作り手からすると、正ヒロインポジションであり最もキャッチーなキャラクター(だった筈)のライハが、代表してこれを言うのが当然の集約だったのでしょうが、私の中では、ライハ、モア、ペガ、レム、レイトと並べた際に一番キャラクターの芯が弱いのがライハなので、ライハが決めの台詞を割り当てられる度に、何を言っているんだこの娘は感が増していきます。

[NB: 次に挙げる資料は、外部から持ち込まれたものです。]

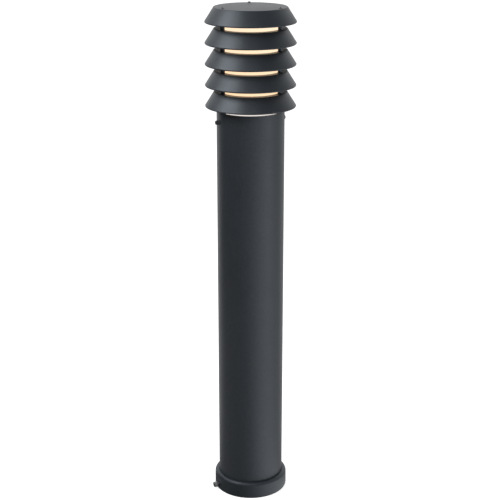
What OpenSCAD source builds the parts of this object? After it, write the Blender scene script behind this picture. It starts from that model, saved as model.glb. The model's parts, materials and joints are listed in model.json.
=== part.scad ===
// Bollard light: a round louvred head on a plain tubular column that stands in a cast foot.
// Millimetres, +Z up, origin at the centre of the foot's underside.
// Azimuths are counted anticlockwise from +X, seen from above.

/* [Column] */
// Outer diameter of the column tube
column_d = 112; // [100:1:160]
// Wall of the column tube
column_wall = 3; // [2:0.5:4]
// Cut length of the column tube
column_len = 679; // [300:1:1200]

/* [Foot] */
// Height of the cast foot
foot_h = 28.5; // [22:0.5:45]
// Radial thickness of the foot's ring round the column
foot_wall = 7.2; // [5:0.1:12]
// Thickness of the foot's floor, which the column stands on
foot_floor = 4; // [3:0.5:8]
// Rounding of the foot's upper outer shoulder
foot_shoulder = 6; // [1:0.5:6.5]
// Diameter of the central hole for the supply cable
cable_hole_d = 36; // [16:1:40]
// Diameter of one anchor bolt hole
anchor_hole_d = 9; // [6:0.5:12]
// Number of anchor bolt holes
anchor_count = 3; // [3, 4]
// Distance of the anchor circle inside the column's bore
anchor_inset = 13; // [10:0.5:16]

/* [Screws through the foot and the column] */
// Azimuth of the first of the two foot clamp screws
clamp_azimuth = 204; // [180:1:240]
// Angle from the first foot clamp screw back to the second
clamp_turn = 120; // [90:5:180]
// Height of the foot clamp screws
clamp_z = 8; // [8:0.5:14]
// How far a clamp screw's shank stands out of the foot below its head
clamp_standoff = 2; // [0.5:0.5:6]
// Azimuth of the first of the two head fixing screws
head_screw_azimuth = 202; // [180:1:209]
// Distance of the head fixing screws below the column's top
head_screw_drop = 17; // [15:0.5:22]

/* [Louvres] */
// Height of one louvre, from its flat top to its lip
louvre_h = 25; // [18:0.5:27]
// Distance from one louvre to the next
louvre_pitch = 34; // [28:0.5:45]
// How far the lip stands out beyond the edge of the flat top
louvre_flare = 14.7; // [6:0.1:22]
// Wall of the conical skirt, whose lip is fully round
skirt_wall = 3; // [2:0.5:4]
// Thickness of the flat top
plate_t = 3; // [2:0.5:5]
// Width of the flat top outside the tie screws' circle
louvre_rim = 6.8; // [6:0.1:12]
// Rounding between the flat top and the skirt
louvre_corner = 1.5; // [0.5:0.1:3]
// Free gap between a louvre's hole and the diffuser
louvre_gap = 3.2; // [1:0.1:3.4]
// Height of the lowest lip above the column's top
head_gap = 6; // [2:0.5:12]

/* [Head base and tie screws] */
// Distance of the tie screws' circle inside the column's outer face
tie_inset = 3; // [3:0.5:4]
// Azimuth of the first tie screw, with the other two at 120 degrees
tie_azimuth = 92.5; // [80:0.5:95]
// Diameter of the tie screws
tie_d = 4; // [3:0.5:4]
// Length of the tie screws' thread in the ears
tie_grip = 7; // [5:0.5:8]
// Outer diameter of the spacer sleeves
sleeve_d = 7.5; // [6.5:0.1:7.6]
// Diameter of the three ears that rest on the column's rim
ear_d = 10; // [9:0.5:12]
// Height of the ears above the column's rim
ear_h = 14; // [12:0.5:20]
// Length of the spigot inside the column
spigot_len = 30; // [26:1:45]
// Wall of the spigot
spigot_wall = 3.7; // [3.4:0.1:5]
// Thickness of the head base's floor
seat_floor = 5; // [4:0.5:8]
// Depth of the diffuser's seat below the column's top
seat_depth = 9; // [7.5:0.5:12]

/* [Diffuser and its seals] */
// Wall of the diffuser tube
diffuser_wall = 3; // [2:0.5:4]
// Thickness of the seals below and above the diffuser
seal_t = 2; // [1.5:0.5:3]
// Width of the bottom seal's lip round the diffuser
seal_lip = 3.7; // [2:0.1:5]

/* [Hidden] */
$fn = 96;

// Clearances, all radial or one-sided
slide_gap = 0.3;   // parts that are put together by hand
thread_gap = 0.05; // a screw in its tapped hole
snug_gap = 0.1;    // soft or glued parts in their seats
cut = 1;           // how far a cutting shape runs past a face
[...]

ライハへの思い入れで印象が変わってくるところでしょうが、個人的にはライハ、8−9話の複雑骨折後、ろくにリカバーされないままここまで来てしまったと思っているので、結局あの大惨事が長い尾を引いたのが残念。もういっそ、なんだかんだライハはリクに好意を持っているというエピソードでも挟まれていれば、じゃあまあ仕方がないですね、と納得感が上がったぐらい(^^;
(僕は本当に、彼を止めたかったんだ。世界の為にも、そして彼自身の為に。でも……まさかあいつが、ベリアルが戻ってくるなんて。これから起こる事、それは、想像を絶する恐怖と、絶望の物語が、始まろうとしていた)
宇宙では、二つの怪獣カプセルを取り込み、デモニックフュージョンしたベリアルが新たな姿に、でつづく。
あちこち不満点のあるエピソードでしたが、次回予告に、伊賀栗家の前に姿を見せるK先生、K先生と切り結ぶライハ、という映像があり、大きな穴と、触れて欲しい要素の二つが上手く繋がってくれれば、ライハ奇跡の大ジャンプの可能性もあり、望みを託したいところです。一方で今回、モアが職場で認められるルートに突入してしまい、ヒロインレースの行く末は波乱含みですが、ゴール後の感想が「……うんそれで、何を言っているんだこの娘は」にならないといいなぁ…………。キングの宇宙の崩壊、というのは今作ならではの仕掛けなので、最終章、面白く着地して欲しいです。